Running through the cast, I see that these guys were all big stars with Fox back in the 1940s.  Alice Faye, who plays June Mills left the movie business after most of her part was cut from Fallen Angel — which I suspect is one of those perils of Hollywood.  Linda Darnell embodied every other peril of Hollywood — first signed at the age of 15 and set up with a flat of her own by the studio, her life was fascinating, and predictably tragic, until she died at the age of 41.  She had a well-developed drink problem and affairs with some of America’s most famous men, including Daryl Zanuck (who probably boosted her part in this and cut Alice Faye’s) — Howard Hughes and Joseph Mankiewicz.  It looks like they used her, at least it’s hard to see what she got out of any of this, other than experience for acting roles like this.

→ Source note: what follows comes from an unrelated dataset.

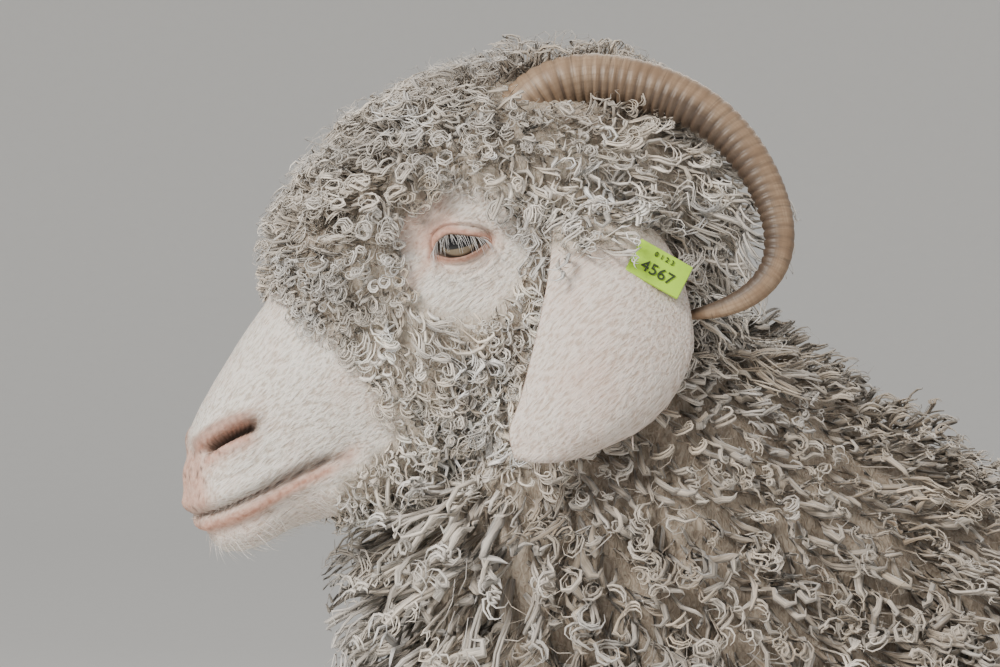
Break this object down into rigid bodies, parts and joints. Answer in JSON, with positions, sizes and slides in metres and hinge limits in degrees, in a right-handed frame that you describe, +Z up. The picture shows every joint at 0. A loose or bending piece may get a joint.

Linda Darnell was a star however, who went to the bother of working as a waitress for role-experience for playing Stella, and was always found doing charity work, wherever and whenever she could.  There you have another noir experience — a person who is nice, nice, nice at heart, but due to sociological and other factors, winds up dead, dead, dead, lost, drugged, drunk, double-crossed and in the pocket of some scumbag.

I can’t see that Alice Faye has much to complain about in this instance.  She’s a victim in a pretty sleazy thriller, one in which no such thing as fine drama is ever going to surface.  The parts are straightforward with the most basic of moulding, and I’m not sure of a lot more could be written into Alice’s role.  The old noir themes kick in pretty late, with a mystery murder and all we have for tension is the decline of the central character as the murder continues to panic him.  Alice Faye retains this quiet, and although we can never see why she would really fall for the Dana Andrews character, we warm to her as she struggles to feel the real love she wants so badly to feel.

The thing is, that Alice Faye was having a pretty decent career up until this point, but after the screening of Fallen Angel, she handed in the keys to her dressing room and effectively never worked again — being so angered that her part had been cut.  This is tricky as the final film is effective, fine although there comes a point when guessing the killer becomes dangerously easy.  Alice Faye is like everybody else — weak — and ready to fall for someone that wants to abuse her.

Looking deeper, it appears that Dana Andrews is the fallen angel of the title, starting near the end of a fall and through murder, being forced into examining himself, his motives and desires, and helping the police solve a murder.  He is a coward a sneak a cheat and a drifter, nervous and with something to conceal, all standard noir aspects.  

To fall for this sort of person you may gullible but it is just as likely that you are stupid — as Alice Faye’s sometimes undefined character may well be.  It’s slight — the film is slight — and we’re asked to buy a whole lot, I feel.  The bad turn good with little swaying, and the good are just dumbly putting up with it.  The plot is ultimately slight, though the acting raises things nicely, and the way things quickly tie up is slight and slightly unsatisfying.  It’s still great fare however.

It was quite normal in those distant days for a film to show police brutality (beatings etc) as a method of interrogation — and one can only wonder.  A character called Atkins is beaten up — his alibi clears — and he is free to go.  The cop Judd is probably the closest to a traditional noir grotesque — he’s steely bad, and looks like he’s ruined many men’s lives.  And all of it because nobody can take their eyes of this one women, the woman that is driving them all insane.  As I said, the actress Linda Darnell seems to have had the same effect.  Here in Fallen Angel, she seems to be cock-teasing at least four local men into criminally tragic acts of depression — proof that losers make losers of winners — another noir trope satisfied, methinks.